April 10, 2011
Sitting here at a cafe - the only one I found open earlyish - drinking a latte on Sunday morning, tears in my eyes. There is a dog here. Big guy, one of those Rott-shepherd types with the brown “eyes” above their eyes. Big, sweet, doted on by his owner. Eager to befriend the waitress, who is “has a bit of angst” around dogs. He wags his tail lazily, contentedly. It’s nice to let well-behaved dogs into restaurants, like letting the kids in The Golden Compass keeps their daimons near.
I’d like to share some of the mundane, pedestrian things that are making for a life here in Freiburg at the Goethe Institute. Forgive the collage-like nature of the post, then.
Cobblestone streets. I love ‘em. Pedestrian-only zones, too.
LOTS of European people smoke. I wonder why. I even saw one young woman smoking as she rode her bike.
Freiburg has more bookstores than any place I’ve ever seen, except, maybe, Berkeley. Lots of variety, too. It’s good to have them here, as a goad and encouragement to work on my Deutsch. Nearly every time I walk past a store I see a book or two I would like to be able to read.
My German instructor is one of the best teachers I have ever seen. She is ever enthusiastic – reminds me, in that way, of the best manager I ever had, Travis at B. Dalton’s, long decades ago – gently corrects errors, makes sense out of our wildly varied accents as we mangle the German language, and gets us out of our seats and using the language in class (and, on Friday, in town, without going along to hold our hands). But the thing that most impresses me is her ability to speak to those of us who know almost no German in a way that allows us to understand nearly every word she says without it seeming so simple as to be condescending. Such gentle instruction builds in us (others have had similar experiences) the sense that we can and do already understand, giving us the confidence to stretch more all the time. The tour guide we had in Heidelberg yesterday had the same gift. He is now retired, but worked for Goethe for 30 years in countries ranging from Egypt to Japan to Vietnam. He was trained in Greek and Latin language and culture. I could have spent all week listening to him, even in German. Both are willing to use English when the topic or need warrants it.

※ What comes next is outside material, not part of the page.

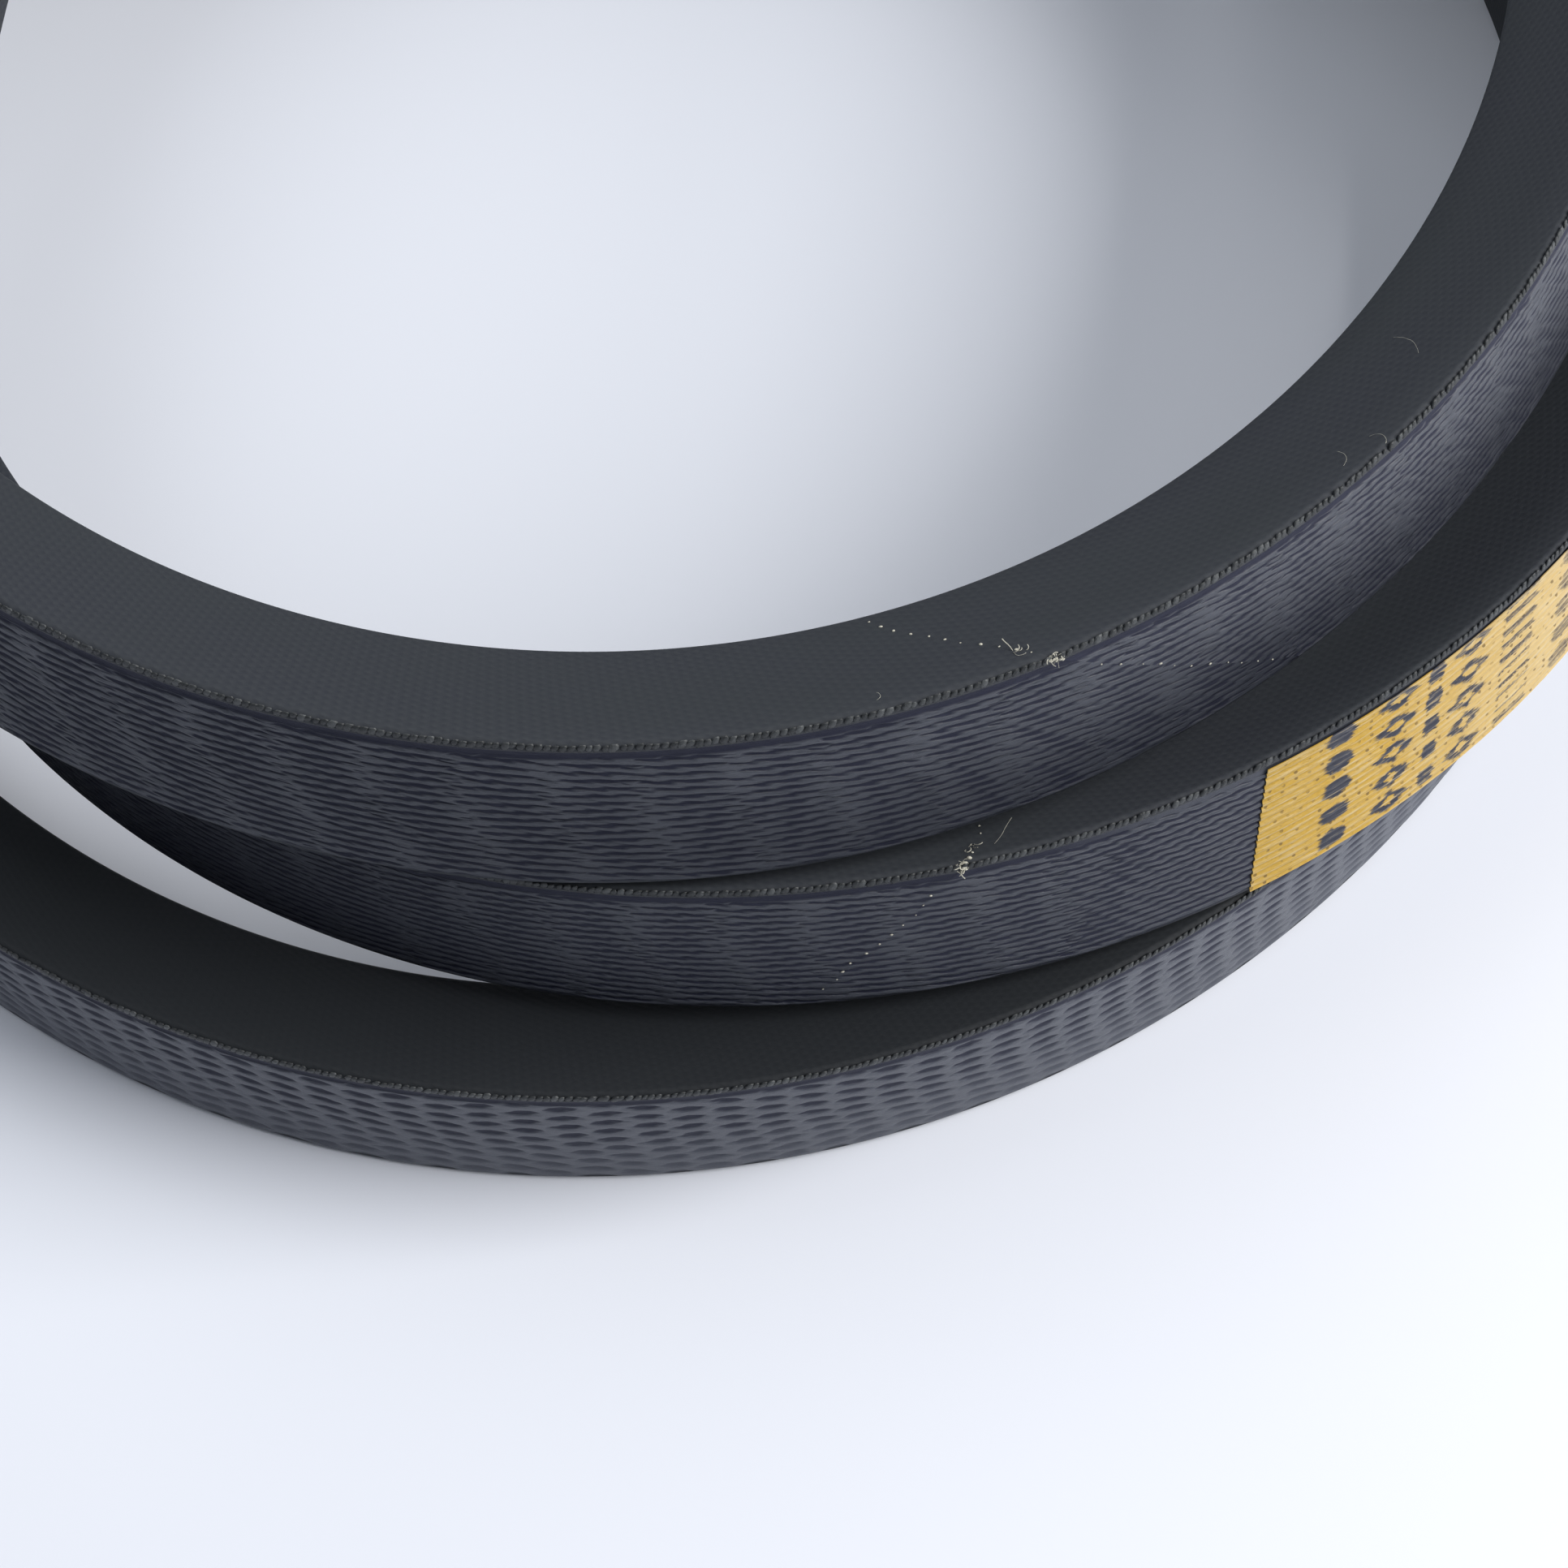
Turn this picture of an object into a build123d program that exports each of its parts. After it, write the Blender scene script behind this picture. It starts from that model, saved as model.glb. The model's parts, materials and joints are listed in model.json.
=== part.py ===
from build123d import *
from math import cos, pi, radians, sin, tan
import os

# A fabric-wrapped classical V-belt of B section, endless, stored in a coil of three loops.
# Units are millimetres and degrees, +Z is up, and the coil rests on the plane z = 0.

# --- Belt section -----------------------------------------------------------------------------
BACK_WIDTH = 17.0        # width across the back, the widest part of the section
BELT_HEIGHT = 11.0       # from the back to the narrow inner face
FLANK_ANGLE = 20.0       # each flank leans in by half of the 40 degree groove angle
PLY = 0.5                # one ply of the wrapped cover
SKIN_GAP = 0.05          # cure line left between neighbouring layers
TENSION_RUBBER = 1.6     # rubber between the cover and the cord gum
CORD_GUM = 0.45          # adhesion rubber above the cord, and again below it
CORD_COUNT = 10          # passes of the tensile cord side by side
CORD_DIAMETER = 1.15
CORD_PITCH = 1.19
CORD_SIDES = 8
LABEL_THICKNESS = 0.12
LABEL_MARGIN = 0.6       # the label stops this far from each edge of the back

# --- The coil ---------------------------------------------------------------------------------
# Each loop is a near circle followed by the middle of the back. Its radius is
# radius + oval . (cos 2a, sin 2a) + egg . (cos 3a, sin 3a), a being the angle from +X.
# height is that of the middle of the back, with slope . (cos a, sin a) added to it.
# lean turns the section: the top edge of the back goes outwards by lean + sway . (cos a, sin a).
TOP_LOOP = dict(centre=(0.6, -6.5), radius=82.9, oval=(0.5, 2.05), egg=(-0.85, 0.95),
                height=41.7, slope=(1.3, 0.0), lean=-19.0, sway=(0.6, -11.1))
MIDDLE_LOOP = dict(centre=(12.8, -12.2), radius=81.2, oval=(1.2, 3.3), egg=(-0.55, -0.1),
                   height=25.1, slope=(1.9, 0.35), lean=-2.9, sway=(-6.7, 4.6))
BOTTOM_LOOP = dict(centre=(-0.7, -3.3), radius=95.5, oval=(-1.0, 1.9), egg=(-0.05, 1.0),
                   height=8.5, slope=(0.0, 0.0), lean=-3.8, sway=(1.5, -2.1))
LOOPS = (TOP_LOOP, MIDDLE_LOOP, BOTTOM_LOOP)

# Behind, each loop changes into the next one. The three strands pass there side by side, as
# arcs about one centre, so that the bottom loop can climb back to the top between the others.
PASS_CENTRE = (6.6, -10.6)
PASS_RADII = (83.4, 112.0, 96.3)   # top to middle, middle to bottom, bottom to top
TURN_START = -165.0                # a turn runs from here to TURN_START + 360
PASS_FROM, PASS_FULL = 30.0, 99.0  # the strand moves onto its arc over these angles
PASS_LEAVES, PASS_TO = 120.0, 195.0
CLIMB_FROM, CLIMB_TO = 85.0, 192.0  # the height and the lean change over these angles

STATIONS = 30            # section stations in one turn
SPAN = 10                # stations in one face of a layer
TURNS = len(LOOPS)
TOTAL = STATIONS * TURNS
SMALL_STEP = 0.002       # stations, for the direction of the belt

# --- Cover joints and label, as station numbers ----------------------------------------------
OUTER_JOINTS = (8, 37, 77)    # where one length of the outer ply meets the next
INNER_JOINTS = (22, 57, 88)   # the inner ply's joints are staggered from them
LABEL_ENDS = (38.44, 44.8)    # on the middle loop


def smooth(x):
    """Goes from 0 to 1 with no slope or curvature at either end."""
    x = min(max(x, 0.0), 1.0)
    return x * x * x * (10 - 15 * x + 6 * x * x)


def between(low, high, share):
    return low + (high - low) * share


def on_loop(loop, angle):
    """x, y, height and lean of a single loop, as if it closed on itself."""
    c, s = cos(angle), sin(angle)
    radius = loop["radius"]
    radius += loop["oval"][0] * cos(2 * angle) + loop["oval"][1] * sin(2 * angle)
    radius += loop["egg"][0] * cos(3 * angle) + loop["egg"][1] * sin(3 * angle)
    height = loop["height"] + loop["slope"][0] * c + loop["slope"][1] * s
    lean = loop["lean"] + loop["sway"][0] * c + loop["sway"][1] * s
    return loop["centre"][0] + radius * c, loop["centre"][1] + radius * s, height, lean


def back_line(turn, degrees_round):
    """Middle of the back and the lean, on one turn, at an angle from TURN_START up."""
    angle = radians(degrees_round)
    here = on_loop(LOOPS[turn], angle)
    after = on_loop(LOOPS[(turn + 1) % TURNS], angle)
    climb = smooth((degrees_round - CLIMB_FROM) / (CLIMB_TO - CLIMB_FROM))
    x, y, height, lean = (between(h, a, climb) for h, a in zip(here, after))
    arch = smooth((degrees_round - PASS_FROM) / (PASS_FULL - PASS_FROM))
    arch *= smooth((PASS_TO - degrees_round) / (PASS_TO - PASS_LEAVES))
    x = between(x, PASS_CENTRE[0] + PASS_RADII[turn] * cos(angle), arch)
    y = between(y, PASS_CENTRE[1] + PASS_RADII[turn] * sin(angle), arch)
    return Vector(x, y, height), lean * (1 - arch)


def belt_line(station):
    """Middle of the back and the lean at a station, which may lie between whole numbers."""
    turn, step = divmod(station % TOTAL, STATIONS)
    return back_line(int(turn), TURN_START + 360.0 * step / STATIONS)


def section_frame(station):
    """Origin on the middle of the back, the outward direction and the edgewise direction."""
    middle, lean = belt_line(station)
    along = (belt_line(station + SMALL_STEP)[0] - belt_line(station - SMALL_STEP)[0]).normalized()
    level = Vector(along.Y, -along.X, 0).normalized()
    upright = level.cross(along)
    turned = radians(lean)
    outward = level * cos(turned) - upright * sin(turned)
    edgewise = level * sin(turned) + upright * cos(turned)
    return middle, outward, edgewise


def section_point(station, depth, across):
    """The point `depth` under the back and `across` from its middle, at a station."""
    middle, outward, edgewise = section_frame(station)
    return middle - outward * depth + edgewise * across


def direction(station, corner):
    """How the point of one corner moves for each station passed."""
    ahead = section_point(station + SMALL_STEP, *corner)
    behind = section_point(station - SMALL_STEP, *corner)
    return (ahead - behind) / (2 * SMALL_STEP)


def half_width(depth, inset=0.0):
    """Half the belt's width at a depth, with the flanks moved in by an inset."""
    return BACK_WIDTH / 2 - depth * tan(radians(FLANK_ANGLE)) - inset / cos(radians(FLANK_ANGLE))


def trapezoid(top_depth, bottom_depth, inset):
    """Corners (depth, across) of a layer whose sides follow the flanks."""
    wide, narrow = half_width(top_depth, inset), half_width(bottom_depth, inset)
    return [(top_depth, wide), (top_depth, -wide), (bottom_depth, -narrow), (bottom_depth, narrow)]


def corner_line(corner, first, last):
    """The line that one corner of a section follows between two stations."""
    steps = max(1, round(last - first))
    passed = [(last - first) * step / steps for step in range(steps + 1)]
    points = [section_point(first + way, *corner) for way in passed]
    ends = [direction(first, corner), direction(last, corner)]
    return Edge.make_spline(points, tangents=ends, parameters=passed, scale=False)


def walls(corners, first, last):
    """Ruled faces on every side of a section, from one station to another."""
    faces = []
    while first < last:
        end = min(first + SPAN, last)
        edges = [corner_line(corner, first, end) for corner in corners]
        for edge, neighbour in zip(edges, edges[1:] + edges[:1]):
            faces.append(Face.make_surface_from_curves(edge, neighbour))
        first = end
    return faces


def section_face(corners, station):
    """The flat face of a section at one station."""
    outline = [section_point(station, *corner) for corner in corners]
    return Face(Wire.make_polygon(outline, close=True))


def endless(corners):
    """A layer that runs round the whole belt and closes on itself."""
    return Solid(Shell(walls(corners, 0, TOTAL)))


def strip(corners, first, last):
    """A layer of finite length with a flat face at each end."""
    ends = [section_face(corners, first), section_face(corners, last)]
    return Solid(Shell(walls(corners, first, last) + ends))


def wrap(outer, inner, first, last):
    """A ply wrapped right round the section: a tube of one length, open along its middle."""
    faces = walls(outer, first, last) + walls(inner, first, last)
    for station in (first, last):
        rim = section_face(outer, station)
        hole = Wire.make_polygon([section_point(station, *corner) for corner in inner], close=True)
        faces.append(rim.make_holes([hole]))
    return Solid(Shell(faces))


def ply_lengths(outer, inner, joints):
    """The lengths of one cover ply, each from a joint to the next."""
    ends = list(joints[1:]) + [joints[0] + TOTAL]
    return [wrap(outer, inner, first, last) for first, last in zip(joints, ends)]


def octagon(depth, across):
    """Section corners of one cord."""
    reach = CORD_DIAMETER / 2 / cos(pi / CORD_SIDES)
    turns = [2 * pi * (side + 0.5) / CORD_SIDES for side in range(CORD_SIDES)]
    return [(depth + reach * cos(turn), across + reach * sin(turn)) for turn in turns]


def save(solid, name):
    """Names a solid and writes it to its own file."""
    solid.label = name
    export_step(solid, f"parts/{name}.step")
    print(name, "volume", round(solid.volume), "valid", solid.is_valid)


# --- Depths of the layers under the back ------------------------------------------------------
COVER = 2 * PLY + SKIN_GAP       # both plies of the cover with the line between them
CORE_INSET = COVER + SKIN_GAP    # from the outside of the belt to the rubber inside
TENSION_BOTTOM = CORE_INSET + TENSION_RUBBER
UPPER_GUM_TOP = TENSION_BOTTOM + SKIN_GAP
UPPER_GUM_BOTTOM = UPPER_GUM_TOP + CORD_GUM
CORD_MIDDLE = UPPER_GUM_BOTTOM + SKIN_GAP + CORD_DIAMETER / 2
LOWER_GUM_TOP = CORD_MIDDLE + CORD_DIAMETER / 2 + SKIN_GAP
LOWER_GUM_BOTTOM = LOWER_GUM_TOP + CORD_GUM
COMPRESSION_TOP = LOWER_GUM_BOTTOM + SKIN_GAP
COMPRESSION_BOTTOM = BELT_HEIGHT - CORE_INSET


def even_inset(inset):
    """The belt's section with every side moved in by the same amount."""
    return trapezoid(inset, BELT_HEIGHT - inset, inset)


def save_cover():
    """Both plies of the wrapped cover, each joined from lengths."""
    outer_ply = ply_lengths(even_inset(0.0), even_inset(PLY), OUTER_JOINTS)
    inner_ply = ply_lengths(even_inset(PLY + SKIN_GAP), even_inset(COVER), INNER_JOINTS)
    for name, lengths in (("outer", outer_ply), ("inner", inner_ply)):
        for number, solid in enumerate(lengths, 1):
            save(solid, f"{name}_cover_length_{number}")


def save_rubber():
    """The rubber layers above and below the cord."""
    layers = (
        ("tension_rubber", CORE_INSET, TENSION_BOTTOM),
        ("upper_cord_gum", UPPER_GUM_TOP, UPPER_GUM_BOTTOM),
        ("lower_cord_gum", LOWER_GUM_TOP, LOWER_GUM_BOTTOM),
        ("compression_rubber", COMPRESSION_TOP, COMPRESSION_BOTTOM),
    )
    for name, top, bottom in layers:
        save(endless(trapezoid(top, bottom, CORE_INSET)), name)


def save_cord():
    """The passes of the tensile cord, side by side between the gum layers."""
    for number in range(CORD_COUNT):
        across = (number - (CORD_COUNT - 1) / 2) * CORD_PITCH
        save(endless(octagon(CORD_MIDDLE, across)), f"tensile_cord_{number + 1:02d}")


def save_label():
    """The printed band on the back of the middle loop."""
    reach = BACK_WIDTH / 2 - LABEL_MARGIN
    under, over = -SKIN_GAP, -SKIN_GAP - LABEL_THICKNESS
    corners = [(over, reach), (over, -reach), (under, -reach), (under, reach)]
    save(strip(corners, *LABEL_ENDS), "printed_label")


os.makedirs("parts", exist_ok=True)
save_cover()
save_rubber()
save_cord()
save_label()
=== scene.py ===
import json
import math

import bpy
import numpy as np
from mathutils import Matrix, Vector


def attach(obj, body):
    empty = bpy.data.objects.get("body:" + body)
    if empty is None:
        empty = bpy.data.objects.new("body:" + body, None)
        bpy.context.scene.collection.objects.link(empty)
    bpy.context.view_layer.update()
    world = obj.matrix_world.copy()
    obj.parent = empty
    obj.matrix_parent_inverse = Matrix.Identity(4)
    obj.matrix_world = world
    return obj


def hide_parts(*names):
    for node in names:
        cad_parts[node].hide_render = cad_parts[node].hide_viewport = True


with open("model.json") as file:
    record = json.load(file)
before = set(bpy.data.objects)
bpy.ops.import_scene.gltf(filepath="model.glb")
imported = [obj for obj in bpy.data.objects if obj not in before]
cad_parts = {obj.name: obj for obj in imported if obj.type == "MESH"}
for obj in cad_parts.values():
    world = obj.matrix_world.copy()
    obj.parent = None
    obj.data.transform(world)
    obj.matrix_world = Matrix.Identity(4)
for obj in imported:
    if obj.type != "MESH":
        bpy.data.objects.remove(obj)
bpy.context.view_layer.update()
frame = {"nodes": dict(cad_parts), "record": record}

# A wrapped B section V-belt stored in a three-loop coil. The coil's line and the belt's section
# repeat the CAD model's, so the detailed cover lies exactly on the CAD cover.
MM = 0.001  # the values below are in millimetres and degrees

# --- Belt section -----------------------------------------------------------------------------
BACK_WIDTH = 17.0
BELT_HEIGHT = 11.0
FLANK_ANGLE = math.radians(20.0)
PLY = 0.5
BACK_CORNER = 0.55       # rounding of the two edges of the back
INNER_CORNER = 0.45      # rounding of the two edges of the inner face

# --- The coil ---------------------------------------------------------------------------------
# Of each loop: its centre and radius, how the radius swings twice (oval) and three times (egg) in
# a turn, its height and how that slopes, and how far the section leans and how that sways.
TOP_LOOP = dict(centre=(0.6, -6.5), radius=82.9, oval=(0.5, 2.05), egg=(-0.85, 0.95),
                height=41.7, slope=(1.3, 0.0), lean=-19.0, sway=(0.6, -11.1))
MIDDLE_LOOP = dict(centre=(12.8, -12.2), radius=81.2, oval=(1.2, 3.3), egg=(-0.55, -0.1),
                   height=25.1, slope=(1.9, 0.35), lean=-2.9, sway=(-6.7, 4.6))
BOTTOM_LOOP = dict(centre=(-0.7, -3.3), radius=95.5, oval=(-1.0, 1.9), egg=(-0.05, 1.0),
                   height=8.5, slope=(0.0, 0.0), lean=-3.8, sway=(1.5, -2.1))
LOOPS = (TOP_LOOP, MIDDLE_LOOP, BOTTOM_LOOP)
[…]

What's fascinating about being in a group of people learning a new language is the way in which we begin with the things our parents taught us to say: good morning, please, thank you, how are you, I am fine, thanks, and so on. We also try to make up words from the little we know, or even from sounds that we think are expressive of a certain thing we want to say; we use lots of body language; and sometimes we get frustrated and begin to babble in the language we know, even when the person to whom we are speaking doesn't understand. It is very much, I presume, like language acquisition as experienced and practiced by children.
The Germans have begun to come to grips with the horrid part of their past in the last 30 years, from what I am told and have seen. Before that, it was considered bad form to bring it up. Now, here in Freiburg, there are “stumbling blocks” set in the streets in front of the homes where Jewish people, who were taken from their homes and delivered into the hands of tormenters, lived. The stones are gold in color, and inscribed with the names and dates of birth and death of those who had lived there. The place of the old synagogue is, likewise, a memorial park in the center of Freiburg. If there is a concentration camp nearby – there must be: they were everywhere – I am confident that it, too, is a memorial. From what I have observed so far - and my ability to see is still quite limited, I must say – such commemoration has not led to compulsive self-flagellation or wallowing. But I wonder if the seriousness of the German people is not, in part, an echo of these oft-recollected misdeeds. I would be interested in knowing what it is like to be a Jewish person either visiting or living here now. I assume a lot in making the following statement, but it seems that the German people are aware both of the many things on account of which they hold justifiable pride, as well as their reasons for being humble. We’ll see if further experience and reflection uphold this hypothesis.
One of the great things about the Goethe Institute is the way they take pains to build a community, to make sure people don’t feel alone or forgotten. I spent a fair amount of the train trip yesterday in the company of two women from India. For them both it was the first time out of their country, but they both exude a sense of comfort and confidence, of openness. Many people are here from Saudi Arabia, Libya and Iraq, and yet all are interested in meeting and talking with people from other countries, including those of us from the US.
I have learned that, while I like the austerity of living in one room in a dorm, there are a couple of things I need: plants, and art. Accordingly, I bought a few aromatic plants – a couple of rosemary, a mint, and a lavender – and a couple of small ceramic pieces from a potter whose studio and store are right next door to the Goethe Institute and its attendant bookstore. The photo shows them in the company of a little Ganesha, a gift from my friend Maia, which came with me. I have been tempted to buy other things – you can take the American out of America, but not the consumerist out of the American – but have, so far, resisted by asking the question, “Do I really want to carry this with me when I leave here to go to Hamburg in three months?”